Two days before they’re supposed to visit Neal’s family in Omaha for Christmas, Georgie tells Neal that she can’t go. She’s a TV writer, and something’s come up on her show; she has to stay in Los Angeles. She knows that Neal will be upset with her — Neal is always a little upset with Georgie — but she doesn’t expect to him to pack up the kids and go home without her.

When her husband and the kids leave for the airport, Georgie wonders if she’s finally done it. If she’s ruined everything.

That night, Georgie discovers a way to communicate with Neal in the past. It’s not time travel, not exactly, but she feels like she’s been given an opportunity to fix her marriage before it starts . . .

Is that what she’s supposed to do?

Or would Georgie and Neal be better off if their marriage never happened?

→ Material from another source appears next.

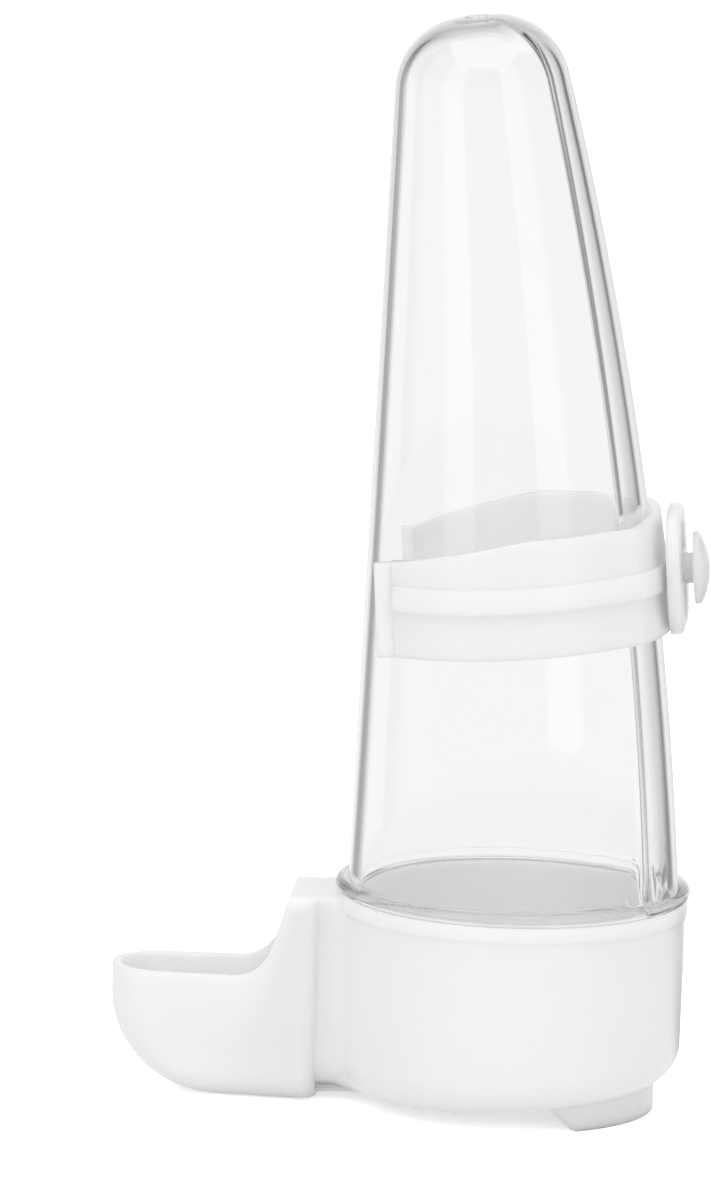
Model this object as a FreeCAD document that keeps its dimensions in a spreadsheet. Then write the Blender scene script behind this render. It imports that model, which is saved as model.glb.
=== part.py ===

In her online bio, Rainbow Rowell states that sometimes she writes about teenagers and sometimes she writes about adults.  I found 2011’s Attachments to have a crossover appeal for a teenager looking to branch out or even a YA-reading adult looking to, well, also branch out.  I’ve been quite grabby-hands about Rainbow’s next adult book, this summer’s Landline, since the moment I knew it existed.  As I dove into Georgie’s story, as I rabidly and rapidly turned pages, I found myself wondering how an honest-to-blog teenager would relate to this.  This is not because I think teenagers aren’t complex people with deep-seated emotions and complicated hearts—they clearly are—but Landline is very much a grown-up romance. 

And that is the exact reason I loved it so.

Normally, I’m all about the swoon of YA—the butterflies from the first glances, the first kisses that take your breath away,  the description of that seemingly impassable inch between two hands before they beat the odds and reach one another.  I basically live for that.  And those moments do exist in Landline in Georgie’s flashbacks to college when she first meets Neal (Neal, Neal, Neal), the man who would become her husband.  They are typical Rainbow (what a beautiful phrase!) which means they are vivid and gorgeous and real and aching.  They are so much of all of those things that I kept gazing at my husband as I read, recalling our own college courtship and seeing the guy he was then within the man he is.  Needless to say, it freaked him out a little bit.

This is the exact thing I adore so much about Landline.  It’s not about first love; it’s about last love.  It’s about the one you choose, the love that evolves and matures into something you could have never expected at age 20.  It’s also about marriage—the good and the bad and the ugly—and whether that evolved love is enough.  Enough for what?  Well, that’s for you to find out.

Honestly, I could talk about this for hours and days and the only person who would listen to that is my husband and even then he’d be looking for a magic phone to talk to Past Jessica and ask her to kindly shut her yapper many years in the future, so I’ll move on.

What else do I love?  Georgie and Seth’s TV show.  If I ever become a sitcom writer, I may try to recreate that show because I WOULD WATCH THAT SO HARD my eyeballs would fall out.  Also, Georgie’s kids.   Hi Alice.  Meow, Noomi.  And my most favorite bit?  An Easter Egg for readers of Rainbow’s previous books near the end that I will not ruin for you but OMG. OMG. OH. MY. GOD.


So, let’s sum up: I love this book in a mature and evolved way, I feel every married person should read this, and I would follow Rainbow Rowell into the dark.